Discard values where r = 2m or -2m mod N, as those always exist and give no useful information, unless you know there must exist explicit solutions and no other values give solutions. In that case then you know y = 0 mod N is forced. For other cases where y

^{2}= 0 mod N verify that calculated x and y = 0 mod N actually work with x

^{2}- Dy

^{2}= F mod N. Discard any cases where they do not.

Solutions can vary only by sign, where you need a consistent way of handling sign variations.

For example: 5 mod 10 and 10 mod 5 only vary by sign as 10 mod 5 is -5 mod 15. You don't necessarily want to look at those as different solutions since both x and y are squared in the root equation. You might always just take the smaller, so check to see if you have a negation.

There must be solutions if the explicit equation has solutions. If you find no solutions, except the default case, for any prime p for which F is a quadratic residue then there may be no solutions to the explicit equation. But you don't know for sure with just a single case.

Save possible x and y modular values, increment the count for a solution residue by prime.

For example, with N = p

_{1}p

_{2}, you have x mod p

_{1}p

_{2}, but would save x mod p

_{1}and x mod p

_{2}, so you save by prime.

Save linked prime and its residue for a particular prime if the other prime is the next smallest prime, assuming your list goes from smallest prime to greatest. That way each prime is linked to only one other.

Repeat with each combination of your list of primes by 2, and keep a hit count for each factor modulo a particular prime.

After you have completed looping through all prime combinations by two, and stored values by prime, incrementing the counts of particular residues by prime as they are verified, you should have resonance spikes around values that come from the explicit solutions.

That is, the values with the highest counts should be values from the explicit solutions.

If there are no spikes then you have a growing probability that no explicit solution exists. As the alternative is that every explicit solution for y has each of your primes as a factor.

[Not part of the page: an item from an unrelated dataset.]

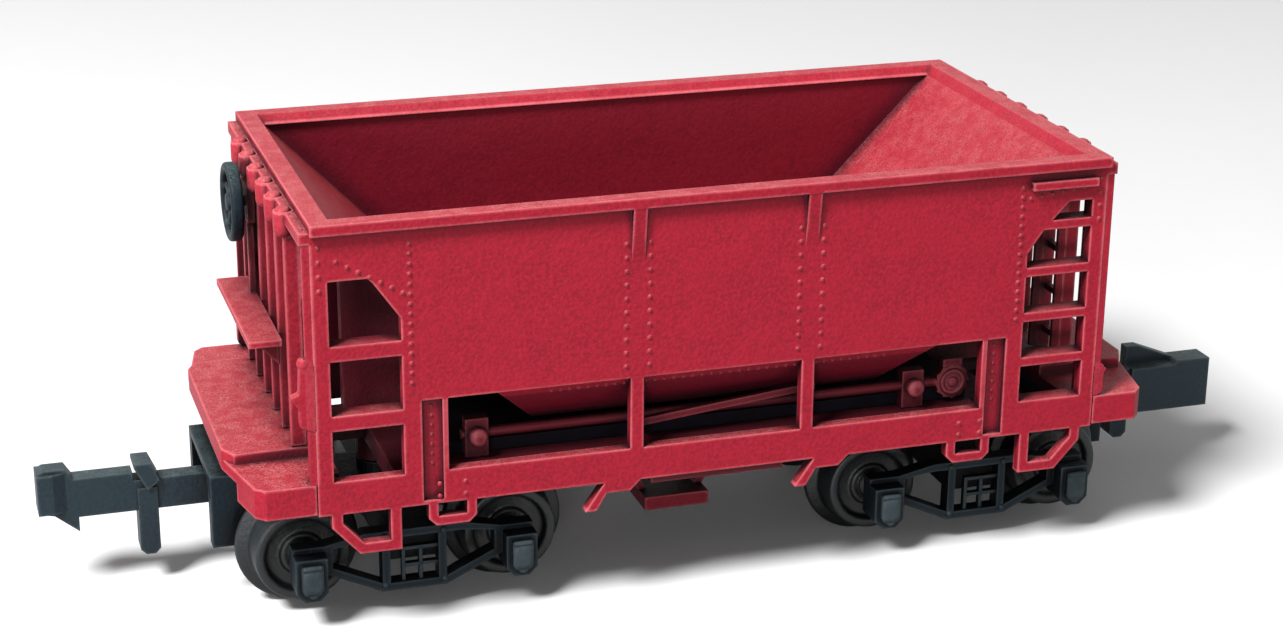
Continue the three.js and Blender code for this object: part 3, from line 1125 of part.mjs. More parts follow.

If you do have resonance spikes, solve for the explicit x and y using the solutions at each prime, which is of course easy, as for instance you could use the Chinese Remainder Theorem. If you have multiple factors you can use linked primes to tell which go with each other.

I'll use a small example to show some numbers without demonstrating the full algorithm as described above.

Let D = 4, F = -119. I need it negative as I need F mod 4 = 1 for an explicit solution. I note that 3 and 5 are primes that will work, so will take them as a pair with N = 15.

As m

^{2}= F mod N = -119 mod 15 = 1 mod 15, m = 1 mod 15 is a solution. And m = 11 mod 15 is another. Will first use m = 1 mod 15.

So: y

^{2}= 4(r

^{2}- 2r) mod 15

And: x = r + (4y

^{2})/(2r) mod 15

The quadratic residues of 15 are: 1, 4, 6, 9, 10

We find that r = 2, gives 0, and works, but no other values work except:

r = 6 and r = 11, where both give y

^{2}= 6 mod 15, which has y = 6 mod 15 as a solution, and is a non-trivial case.

Solving for x with the first: 2x = 6 + (4(6))/6 mod 15 = 6+4 mod 15 = 10 mod 15, so x = 5 mod 15.

With the second you get 2x = 11 + (4(6))/11 mod 15 = 11 + 9 = 20 mod 15, so x = 10 mod 15, which is of course -5 mod 15.

And x = 5 mod 15 and y = 6 mod 15 work.

And x = 5, and y = 6 work explicitly, which is why it's a small example for basic demonstration purposes.

Now using m = 11 mod 15.

So: y

^{2}= 4(r

^{2}- 22r) mod 15 = = 4(r

^{2}- 7r) mod 15

And: x = r + (4y

^{2})/(2r) mod 15

And r = 7 works, to give x = 11 mod 15 and y = 0 mod 15. That gives 11(11) = 121 which is larger than 119, so beyond interest here.

So why might this thing work where other modular approaches have failed?

Well that limiting quadratic residues is a BIG DEAL.

There is a 100% certainty of a quadratic residue for an r for an explicit solution, but for others the likelihood should be less! Which means you can simply look at counts by r, with resonance spikes around the explicit solutions.

That I could bring in the concept of resonance was really exciting.

Actually running the algorithm could look like watching a spectrometer as peaks built around the explicit solutions while other values had lesser heights. Kind of wonder what it would look like exactly. Would there be lesser mounds or just sharp spikes surrounded by a few odd counts randomly distributed? If it works...

So why really? Well now with x + m = r and x - m = (Dy

^{2})/r, you're balancing the variable x against the constant m, which is the kind of thing that has come up in my research before, so it was eery here to see it valuable again. That gives very little wiggle room. The math has to figure out all kinds of things to make it work! Which means it's hard for me to comprehend the complexity. But it means some values for r are not available, as both x+m and x-m can't behave as needed.

Of course if it DOES resolve by prime then building the full factor is easy. There are a couple of techniques including the Chinese Remainder Theorem, but I like one I found on my own and then discovered was not new.

For instance 7 = 1 mod 3 and and 7 = 2 mod 5.

Using the formula gives it right back: 1 + 3(2) mod 15 = 7 mod 15

So 1 mod 3 and 2 mod 5 give you 7.

The ability to describe a number with its residues by prime is kind of cool. So yeah, if you have the prime residues then you have the number, where you need fewer primes than the closest value of the primorial to your number. And the primorial rises faster than the factorial!